La mancata reperibilità della documentazione contabile della società non può essere considerata un caso fortuito, ma un comportamento doloso finalizzato a rendere più difficile l’accertamento fiscale.

Le scritture contabili non sono state ritrovate, nonostante il teste Fabiano avesse indicato che ne era stata predisposta la restituzione.

3. Le massime di esperienza confermano l’intento fraudolento

La Corte ha richiamato un principio consolidato: l’occultamento della contabilità e la mancata dichiarazione fiscale sono elementi tra loro collegati, e costituiscono un comportamento coordinato per eludere l’obbligo tributario.

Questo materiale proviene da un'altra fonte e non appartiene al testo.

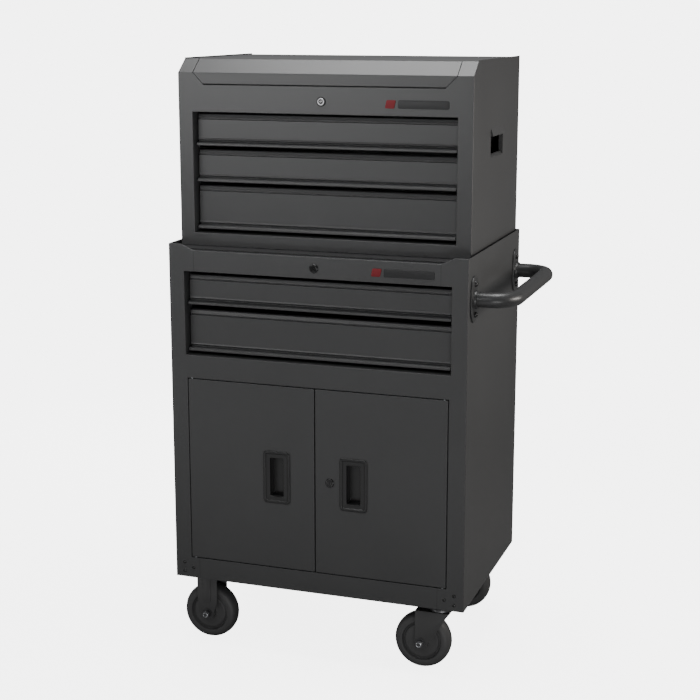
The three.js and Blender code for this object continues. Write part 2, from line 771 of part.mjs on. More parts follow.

Questi indizi, considerati unitariamente, portano alla conclusione che l’imputato agì con dolo specifico per sottrarsi al pagamento delle imposte.


Conclusioni

La sentenza ha affermato in tema di reati tributari:

  • Il dolo di evasione può essere desunto da elementi oggettivi, come la reiterazione delle omissioni fiscali e l’entità dell’imposta evasa.

  • L’occultamento delle scritture contabili è un fattore chiave nella valutazione dell’intento fraudolento, in quanto impedisce agli organi di controllo di verificare la posizione fiscale del contribuente.

  • La giurisprudenza riconosce che la mancata presentazione della dichiarazione e l’assenza di documentazione amministrativa sono comportamenti spesso coordinati per eludere il fisco.